9:01. Crazed group meowing ensues.  I ignore, while conscientiously working in my office, (also known as the kitchen table).  Cats alternate between meowing and sulky, stink-eye glaring at me.

9:02  Meowing louder now. Cats commence hurling selves at door. I can’t even hear Regis and Kelly.

9:06  I fling door open to outside world,  but not without a few profanities and a scathing comment about ingrates and the rare privilege of healthcare.  The cats race out past me into the yard, with the sting of my reprimands ringing in their pointed ears.

9:07 I become absorbed in my work, conveniently forgetting about anything else.

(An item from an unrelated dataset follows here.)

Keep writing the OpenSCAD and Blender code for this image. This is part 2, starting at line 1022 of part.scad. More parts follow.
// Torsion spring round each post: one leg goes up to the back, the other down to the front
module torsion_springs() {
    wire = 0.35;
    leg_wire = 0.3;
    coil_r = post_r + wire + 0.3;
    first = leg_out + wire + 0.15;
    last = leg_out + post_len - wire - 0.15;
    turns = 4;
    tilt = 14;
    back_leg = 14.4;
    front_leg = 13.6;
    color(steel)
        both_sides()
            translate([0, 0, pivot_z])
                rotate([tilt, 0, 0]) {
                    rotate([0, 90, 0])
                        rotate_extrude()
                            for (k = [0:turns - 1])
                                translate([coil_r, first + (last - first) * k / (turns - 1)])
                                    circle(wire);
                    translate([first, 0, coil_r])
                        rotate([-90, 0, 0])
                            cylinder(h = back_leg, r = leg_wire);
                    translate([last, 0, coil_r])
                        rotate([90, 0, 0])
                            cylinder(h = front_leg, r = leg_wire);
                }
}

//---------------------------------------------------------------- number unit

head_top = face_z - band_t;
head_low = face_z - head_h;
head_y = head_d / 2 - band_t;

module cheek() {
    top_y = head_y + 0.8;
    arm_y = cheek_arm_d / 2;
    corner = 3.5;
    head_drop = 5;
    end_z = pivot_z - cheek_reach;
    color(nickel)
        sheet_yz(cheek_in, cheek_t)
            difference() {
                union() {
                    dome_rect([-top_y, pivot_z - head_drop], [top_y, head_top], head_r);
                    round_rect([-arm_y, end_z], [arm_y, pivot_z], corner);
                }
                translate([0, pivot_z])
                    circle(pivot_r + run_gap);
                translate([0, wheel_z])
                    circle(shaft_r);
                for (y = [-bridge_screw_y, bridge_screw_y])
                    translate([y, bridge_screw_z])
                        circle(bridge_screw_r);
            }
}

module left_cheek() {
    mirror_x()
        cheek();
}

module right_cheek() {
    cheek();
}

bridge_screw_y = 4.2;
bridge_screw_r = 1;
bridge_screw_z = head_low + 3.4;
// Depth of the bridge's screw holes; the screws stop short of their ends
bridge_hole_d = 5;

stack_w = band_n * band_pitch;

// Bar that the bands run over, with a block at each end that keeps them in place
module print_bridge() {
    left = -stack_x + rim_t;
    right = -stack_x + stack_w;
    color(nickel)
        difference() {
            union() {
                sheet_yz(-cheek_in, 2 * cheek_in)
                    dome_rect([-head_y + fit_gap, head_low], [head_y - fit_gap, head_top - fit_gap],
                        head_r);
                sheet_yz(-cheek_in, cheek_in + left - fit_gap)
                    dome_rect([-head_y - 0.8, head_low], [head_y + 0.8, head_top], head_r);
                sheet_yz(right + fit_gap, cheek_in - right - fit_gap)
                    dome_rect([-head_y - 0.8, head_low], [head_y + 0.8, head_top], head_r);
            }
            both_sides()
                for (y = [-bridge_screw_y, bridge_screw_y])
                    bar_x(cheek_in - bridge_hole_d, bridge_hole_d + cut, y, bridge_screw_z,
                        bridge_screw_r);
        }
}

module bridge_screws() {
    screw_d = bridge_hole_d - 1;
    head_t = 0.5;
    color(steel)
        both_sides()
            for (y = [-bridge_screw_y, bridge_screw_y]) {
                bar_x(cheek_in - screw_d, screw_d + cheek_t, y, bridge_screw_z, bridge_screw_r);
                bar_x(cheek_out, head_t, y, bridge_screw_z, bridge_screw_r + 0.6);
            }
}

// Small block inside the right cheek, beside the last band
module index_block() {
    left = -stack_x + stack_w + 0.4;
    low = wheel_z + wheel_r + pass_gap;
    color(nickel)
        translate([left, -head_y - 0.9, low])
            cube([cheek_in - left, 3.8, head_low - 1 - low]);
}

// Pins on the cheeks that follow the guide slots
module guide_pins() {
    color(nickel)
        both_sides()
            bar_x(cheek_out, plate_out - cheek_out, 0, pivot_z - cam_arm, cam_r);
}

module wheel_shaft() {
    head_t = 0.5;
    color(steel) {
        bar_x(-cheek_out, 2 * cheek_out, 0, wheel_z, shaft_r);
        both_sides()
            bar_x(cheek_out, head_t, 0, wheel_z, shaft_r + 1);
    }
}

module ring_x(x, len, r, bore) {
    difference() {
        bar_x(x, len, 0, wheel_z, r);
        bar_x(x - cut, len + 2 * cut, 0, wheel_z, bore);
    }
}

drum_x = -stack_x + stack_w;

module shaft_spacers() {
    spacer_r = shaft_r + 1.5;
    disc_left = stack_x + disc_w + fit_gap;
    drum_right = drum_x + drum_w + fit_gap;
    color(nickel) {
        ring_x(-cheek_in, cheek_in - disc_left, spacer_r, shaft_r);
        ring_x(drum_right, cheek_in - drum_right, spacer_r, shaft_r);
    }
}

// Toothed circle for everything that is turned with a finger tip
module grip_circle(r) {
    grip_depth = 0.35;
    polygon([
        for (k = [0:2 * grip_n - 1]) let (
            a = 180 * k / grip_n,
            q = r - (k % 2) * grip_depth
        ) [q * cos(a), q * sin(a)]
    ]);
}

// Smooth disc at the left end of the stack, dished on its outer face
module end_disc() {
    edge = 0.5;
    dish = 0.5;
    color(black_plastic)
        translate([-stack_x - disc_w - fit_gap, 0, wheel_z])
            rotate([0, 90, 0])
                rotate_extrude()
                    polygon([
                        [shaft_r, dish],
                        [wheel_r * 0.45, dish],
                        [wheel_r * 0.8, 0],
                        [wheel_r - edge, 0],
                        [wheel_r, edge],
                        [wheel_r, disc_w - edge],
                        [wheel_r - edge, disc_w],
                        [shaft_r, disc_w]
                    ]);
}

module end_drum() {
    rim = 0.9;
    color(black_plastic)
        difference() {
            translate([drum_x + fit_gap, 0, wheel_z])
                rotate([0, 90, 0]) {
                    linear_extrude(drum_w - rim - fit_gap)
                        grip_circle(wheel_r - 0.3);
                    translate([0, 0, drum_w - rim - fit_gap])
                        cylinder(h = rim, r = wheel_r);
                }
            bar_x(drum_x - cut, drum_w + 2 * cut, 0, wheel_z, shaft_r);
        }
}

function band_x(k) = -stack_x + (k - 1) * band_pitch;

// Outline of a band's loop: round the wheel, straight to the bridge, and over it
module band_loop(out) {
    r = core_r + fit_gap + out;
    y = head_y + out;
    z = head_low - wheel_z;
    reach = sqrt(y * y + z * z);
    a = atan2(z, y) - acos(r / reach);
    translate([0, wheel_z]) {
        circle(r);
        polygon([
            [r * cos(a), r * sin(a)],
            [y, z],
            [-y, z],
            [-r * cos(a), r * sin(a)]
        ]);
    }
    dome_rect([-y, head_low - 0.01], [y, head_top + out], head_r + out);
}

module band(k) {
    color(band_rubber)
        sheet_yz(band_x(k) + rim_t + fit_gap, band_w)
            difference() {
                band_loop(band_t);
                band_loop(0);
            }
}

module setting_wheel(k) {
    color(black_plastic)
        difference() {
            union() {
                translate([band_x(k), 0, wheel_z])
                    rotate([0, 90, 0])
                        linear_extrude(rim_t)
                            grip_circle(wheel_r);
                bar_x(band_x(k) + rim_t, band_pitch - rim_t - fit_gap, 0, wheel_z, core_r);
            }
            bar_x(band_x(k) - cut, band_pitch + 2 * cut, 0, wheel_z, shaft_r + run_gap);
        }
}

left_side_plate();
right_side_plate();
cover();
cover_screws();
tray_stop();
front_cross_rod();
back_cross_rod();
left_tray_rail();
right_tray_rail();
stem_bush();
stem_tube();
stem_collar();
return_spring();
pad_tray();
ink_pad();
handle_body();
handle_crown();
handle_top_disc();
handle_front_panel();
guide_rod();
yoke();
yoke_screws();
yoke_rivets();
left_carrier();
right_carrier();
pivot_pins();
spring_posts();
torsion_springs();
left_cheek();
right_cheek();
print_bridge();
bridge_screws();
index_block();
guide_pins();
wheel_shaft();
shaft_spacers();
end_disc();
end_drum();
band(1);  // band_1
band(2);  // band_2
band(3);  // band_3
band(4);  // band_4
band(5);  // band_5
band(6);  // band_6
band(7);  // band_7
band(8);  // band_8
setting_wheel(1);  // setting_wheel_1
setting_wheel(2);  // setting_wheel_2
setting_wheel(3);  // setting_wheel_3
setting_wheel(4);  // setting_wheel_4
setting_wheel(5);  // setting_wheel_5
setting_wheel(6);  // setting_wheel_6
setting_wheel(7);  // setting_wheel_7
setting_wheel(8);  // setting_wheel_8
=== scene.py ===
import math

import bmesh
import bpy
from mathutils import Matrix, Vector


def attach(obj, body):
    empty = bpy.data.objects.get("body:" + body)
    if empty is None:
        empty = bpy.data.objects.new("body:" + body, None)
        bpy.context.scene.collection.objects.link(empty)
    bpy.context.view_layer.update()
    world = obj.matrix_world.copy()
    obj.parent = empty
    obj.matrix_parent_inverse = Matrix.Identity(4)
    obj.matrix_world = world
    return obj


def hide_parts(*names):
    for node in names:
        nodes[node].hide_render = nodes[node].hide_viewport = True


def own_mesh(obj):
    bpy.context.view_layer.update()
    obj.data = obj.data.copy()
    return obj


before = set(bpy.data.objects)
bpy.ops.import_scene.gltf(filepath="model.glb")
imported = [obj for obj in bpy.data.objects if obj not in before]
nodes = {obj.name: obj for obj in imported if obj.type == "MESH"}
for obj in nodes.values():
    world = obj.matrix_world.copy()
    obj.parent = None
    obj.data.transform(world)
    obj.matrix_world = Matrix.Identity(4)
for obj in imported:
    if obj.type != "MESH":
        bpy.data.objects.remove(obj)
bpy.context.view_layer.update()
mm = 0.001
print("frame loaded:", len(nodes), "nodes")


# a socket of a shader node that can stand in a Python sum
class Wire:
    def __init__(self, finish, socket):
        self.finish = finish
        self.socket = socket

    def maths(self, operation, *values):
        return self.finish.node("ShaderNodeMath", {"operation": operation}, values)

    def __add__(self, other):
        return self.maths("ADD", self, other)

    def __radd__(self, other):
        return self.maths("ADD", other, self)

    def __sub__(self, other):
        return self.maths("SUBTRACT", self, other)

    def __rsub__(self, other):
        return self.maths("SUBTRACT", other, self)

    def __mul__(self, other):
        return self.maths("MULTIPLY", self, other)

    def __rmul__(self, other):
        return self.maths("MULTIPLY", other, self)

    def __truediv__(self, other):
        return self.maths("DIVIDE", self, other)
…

3:00. Begin to wonder … where is the pet carrier thing we have that will hold two cats?  I will have to MacGyver something for the other odd man out,  or risk driving down the highway with a feline either wound up in the steering wheel or hiding underneath the brake pedal … but in the meantime, got to find that pet carrier.

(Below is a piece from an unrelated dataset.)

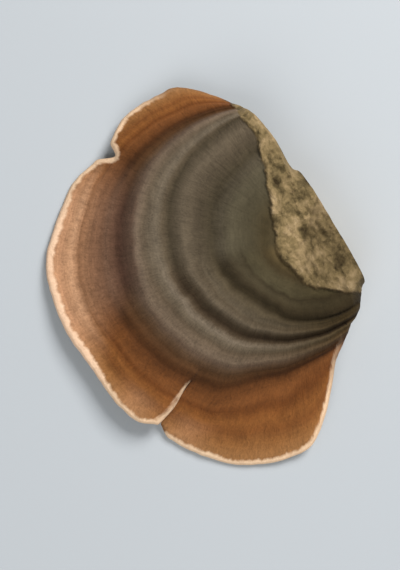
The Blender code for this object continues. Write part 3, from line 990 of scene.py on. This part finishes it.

3:10 Check the shed.  WOW there’s a lot of stuff in there.  But apparently no cat carrier.

3:15 Check the other shed.   Nope

3:30 Check the other, other shed.  No sign of it.  And I have to leave in half an hour.

3:40  Check the barn.  No, but there are some grocery bins that might work, if we lash them together with string. (Why AM I always buying grocery bags?)

3:45. Plus, where are the cats?

3:50  All cats now retrieved, once again locked in the house. Used the age-old “shake the cat treat bag at the door” trick. (I thought cats were supposed to be smart.)

3:55 Check the first shed again for the cat carrier.  Found it in a corner covered in mud and some strange sticky orange oily liquid.  It’s way smaller than I thought.  Will only carry one cat.

4:00  Wash cat carrier and also grocery bins, just for good measure.

4:05   Grocery bins not workable as pet carrier.  Find 2 large laundry baskets.  Think carefully about what two cats will tolerate riding together, and then place them into laundry basket with other laundry basket firmly attached by way of locking twist tie, very secure and requiring scissors to remove. Place scissors in purse for use at vet clinic.

4:12  Put other single cat into actual cat carrier, which is free from mud but still somewhat sticky.

4:15  Full-blown UFC style cage fight breaks out in laundry basket.  Fur is flying through small slats.  Can’t remember where I put scissors.    Daughter finally finds them, removing the technical knock-out loser of that round.  All possible pairing variations are considered, and we finally decide that they each must have their own ride, so we’re finally ready to go with a total of 3 laundry baskets and one actual (albeit sticky) cat carrier.  Numerous attempts are required to get single cat  inserted into her into pet carrier, as she demonstrates her best starfish impression.

4:20 Finally everyone under secure twist tie lockdown.  Deafening 20 minute car ride follows. (We’re going to a new clinic this time, because the old one was getting too pricey.)

4:40 Arrive at clinic.    I meet the young lady doctor, and by young I mean that when my oldest cat was born, she would have been about 10 years old.  She  graduated approximately yesterday. Checkups get underway.  Cats behave perfectly. Everybody gets vaccinated, toenails clipped.  Our oldest cat gets skin scraped to see why it’s so itchy.  We’re sent to the waiting room to get the bill.  It takes forever. Daughter and I amuse each other by guessing how much it’s going to be.  She guesses  $200.  I guess $250.  Finally the bill is ready – $386.  I feel faint and a little nauseous, and can hardly hear the child-vet telling me that she read the skin scraping thing and to combat the itching our old cat will require numerous visits and treatments. She can barely contain her excitement.  They just don’t see this every day.  She will email me a “schedule” of treatments and “special order” in the medicine.

5:45  Cats are quiet and smug as we place them back in the car.  I can read their cat thoughts. .. “Happy now?”

6:15 Ears may be playing tricks on me, but return trip meowing sounds a bit  like evil “Muwhahaha” laughter.

6:30  Arrive home.  Initiate plans to fake someone’s death to avoid the upcoming treatments.  Can’t decide if it will be mine or the cat’s.